Bei den ZÖLLNERN ist MARCUS GORSTEIN seit dem Jahr 2011 als Keyboarder, Sänger (bei der Bigbandformation) und auch als Sänger sowie Mann an den Percussions (bei den ZÖLLNER 5) tätig. Wie DIRK ZÖLLNER kann auch er auf umfangreiche Erfahrungen als singender Schauspieler in der Titelrolle von „Jesus Christ Superstar“ zurückgreifen. Momentan trägt der Mann Vollbart und sieht fast wie Robinson Crusoe aus.
Bassist OLOVER KEMP lernte sein Handwerk unter anderem an der Hochschule für Musik „Carl Maria von Weber“ zu Dresden bei Professor JÄCKI REZNICEK. Er ist ein sehr gefragter Jazzmusiker. Unter anderem spielt er auch mit HEIKO JUNG (Schlagzeug) und LARS KUTSCHKE (Gitarre) zusammen. D Bei dieser Mugge strich er den Kontrabass mit den Bogen und zupfte er die Saiten, dass es nur so eine Freude war.
Richtig tolle Stimmung kam bei „Wenn der Himmel mir am Arsch hängt“ in die Bude. Die lockere, beschwingte Melodie und der witzige, kecke HÄHLE-Text waren so richtig nach dem Geschmack aller Anwesenden.
ZÖLLNER erzählte zu einigen Liedern auch kleine Anekdoten bzw. versorgte er uns Konsumenten mit Informationen zu einzelnen Liedern. Das war unterhaltsam und so manchen Publikumslacher oder -schmunzler konnte er dafür auf der Haben-Seite verbuchen. So erzählte er von seiner Mitschülerin Sabine (Lied „Sabine“) oder von den ersten Bordsteinschwalben in der Oranienburger Straße zu Berlin („Aus Liebe“).
Ganz tief in die Schatzkiste seines Liedgutes griff er bei „Lustige Puppen“. Das Lied stammt ja auch schon aus dem vorigen Jahrhundert. Selbstverständlich hörten wir auch einige ZÖLLNER-Evergreens wie das wunderschöne Stück „Auf der Reise“.
Die Mugge dauerte nicht bis „In Ewigkeit“. Doch genau nach diesem Lied war der reguläre Konzertteil beendet und es ging mit dem berührenden „Sand“ und „Viel zu weit“in die Verlängerung.
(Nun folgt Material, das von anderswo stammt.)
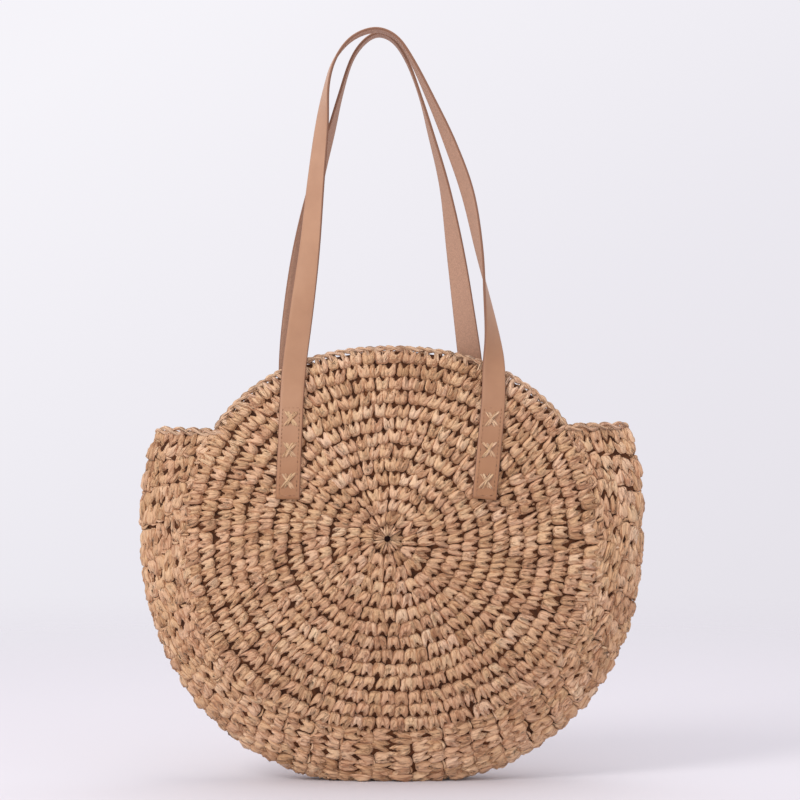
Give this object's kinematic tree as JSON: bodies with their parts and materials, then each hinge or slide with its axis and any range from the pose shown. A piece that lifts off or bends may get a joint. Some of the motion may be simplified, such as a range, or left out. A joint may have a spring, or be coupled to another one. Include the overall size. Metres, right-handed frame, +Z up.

Bei erstgenannten Lied erinnerte ZÖLLNER an seinen leider schon verstorbenen Freund und Kollegen DIRK MASER, mit dem er „Sand“ komponierte.
Mit sehr viel Beifall wurden DIE ZÖLLNER 5 vom Publikum verabschiedet, aber sie tauchten nach ganz kurzer Verschnaufpause noch mal im Saal auf um sich dem Publikum für Fragen, Autogramme oder Fotos zu stellen.